### Exercise
Reproduce the following material exactly, including every line.

-- Begin Data excerpt --

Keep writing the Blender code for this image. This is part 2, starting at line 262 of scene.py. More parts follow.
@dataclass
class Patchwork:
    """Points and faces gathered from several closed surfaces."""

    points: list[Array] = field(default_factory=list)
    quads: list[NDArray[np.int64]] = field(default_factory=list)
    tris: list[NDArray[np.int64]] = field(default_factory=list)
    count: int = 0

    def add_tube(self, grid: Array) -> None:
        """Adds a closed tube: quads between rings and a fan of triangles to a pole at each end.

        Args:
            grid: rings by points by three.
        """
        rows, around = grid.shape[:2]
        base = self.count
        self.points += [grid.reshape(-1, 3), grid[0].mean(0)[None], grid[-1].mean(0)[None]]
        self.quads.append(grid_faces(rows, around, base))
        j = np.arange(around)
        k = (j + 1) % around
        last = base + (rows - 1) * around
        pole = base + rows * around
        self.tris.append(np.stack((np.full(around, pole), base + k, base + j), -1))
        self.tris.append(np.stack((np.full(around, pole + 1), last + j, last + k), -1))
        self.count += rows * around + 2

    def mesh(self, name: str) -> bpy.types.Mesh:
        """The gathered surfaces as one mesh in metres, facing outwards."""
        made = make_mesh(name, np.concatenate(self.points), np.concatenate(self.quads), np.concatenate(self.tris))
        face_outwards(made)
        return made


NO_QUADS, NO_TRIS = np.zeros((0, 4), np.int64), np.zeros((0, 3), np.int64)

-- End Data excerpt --

### The output
Keep writing the Blender code for this image. This is part 2, starting at line 262 of scene.py. More parts follow.
@dataclass
class Patchwork:
    """Points and faces gathered from several closed surfaces."""

    points: list[Array] = field(default_factory=list)
    quads: list[NDArray[np.int64]] = field(default_factory=list)
    tris: list[NDArray[np.int64]] = field(default_factory=list)
    count: int = 0

    def add_tube(self, grid: Array) -> None:
        """Adds a closed tube: quads between rings and a fan of triangles to a pole at each end.

        Args:
            grid: rings by points by three.
        """
        rows, around = grid.shape[:2]
        base = self.count
        self.points += [grid.reshape(-1, 3), grid[0].mean(0)[None], grid[-1].mean(0)[None]]
        self.quads.append(grid_faces(rows, around, base))
        j = np.arange(around)
        k = (j + 1) % around
        last = base + (rows - 1) * around
        pole = base + rows * around
        self.tris.append(np.stack((np.full(around, pole), base + k, base + j), -1))
        self.tris.append(np.stack((np.full(around, pole + 1), last + j, last + k), -1))
        self.count += rows * around + 2

    def mesh(self, name: str) -> bpy.types.Mesh:
        """The gathered surfaces as one mesh in metres, facing outwards."""
        made = make_mesh(name, np.concatenate(self.points), np.concatenate(self.quads), np.concatenate(self.tris))
        face_outwards(made)
        return made


NO_QUADS, NO_TRIS = np.zeros((0, 4), np.int64), np.zeros((0, 3), np.int64)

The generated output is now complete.